From the renowned author of A Cultural History of Russia , Whispers , and The Tragedy of a People , The Europeans explores how the 19th-century railway age ushered in the first period of cultural globalization.
In Europe, the 19th century was a period of extraordinary artistic achievement. It was also the first era of cultural globalization—a time when mass communication and high-speed rail travel brought all countries closer together, overcoming the barriers of nationalism. Thus, a truly European canon emerged in art, music, and literature. By 1900, the entire continent read the same books, reproduced the same paintings, listened to the same music in their homes and concert halls, and attended the same operas in the greatest theaters.

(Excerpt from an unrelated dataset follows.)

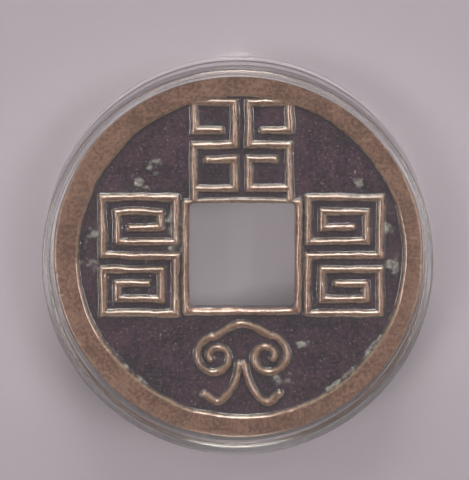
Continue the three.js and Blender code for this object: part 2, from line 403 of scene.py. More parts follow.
@dataclass
class Ornament:
    """The raised fret and cloud lines of the coin's front, about the coin's centre."""

    rim_radius: float
    rim_shift: Pair
    hole: Hole
    stroke: float = 0.52
    pitch: float = 0.95
    corner: float = 0.1
    top_width: float = 6.8
    top_rim_gap: float = 0.1
    side_height: float = 8.3
    side_frame_gap: float = 0.1
    side_rim_gap: float = 1.25
    cloud_frame_gap: float = 0.35
    crown_rise: float = 0.75
    shoulder_out: float = 0.45  # a share of the curls' spacing
    shoulder_drop: float = 0.3  # a share of the crown's rise
    curl_radius: float = 1.45
    curl_eye: float = 0.4
    curl_turns: float = 1.3
    curl_spacing: float = 1.72
    tail_rim_gap: float = 0.55
    tail_start: float = 0.35  # below the curls' middle, a share of their radius
    tail_root: float = 0.3  # from the cloud's middle, a share of the stroke
    tail_spread: float = 2.5
    tail_waist: float = 0.2  # a share of the spread, as the heel's
    tail_heel: float = 0.6
    tail_hook: float = 0.6
    heel_lift: float = 0.1  # a share of the hook
    curl_steps: int = 30
    head_steps: int = 3
    tail_steps: int = 6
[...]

Drawing on a rich collection of documents, letters, and other archival material, award-winning historian Orlando Figes analyzes the interplay between money and art, essential for the new reality to take shape. At the heart of the book is the love triangle between Russian writer Ivan Turgenev, Spanish mezzo-soprano Pauline Viardot, with whom Turgenev had a long and intimate relationship, and her husband, Louis Viardot, an art critic, theater manager, and republican activist. Together, Turgenev and the Viardots functioned as a kind of cultural nexus in Europe—they knew or crossed paths with Delacroix, Berlioz, Chopin, Brahms, Liszt, the Schumanns, Victor Hugo, Flaubert, Dickens, and Dostoevsky, among other giants.
As Figes observes, nearly all of civilization's great advances occurred during periods of intense cosmopolitanism—when people, ideas, and artistic creations circulated freely between nations. Richly detailed, *The Europeans* is a comprehensive and enchanting overview of the genesis of a continental-scale European culture that would later influence the entire world.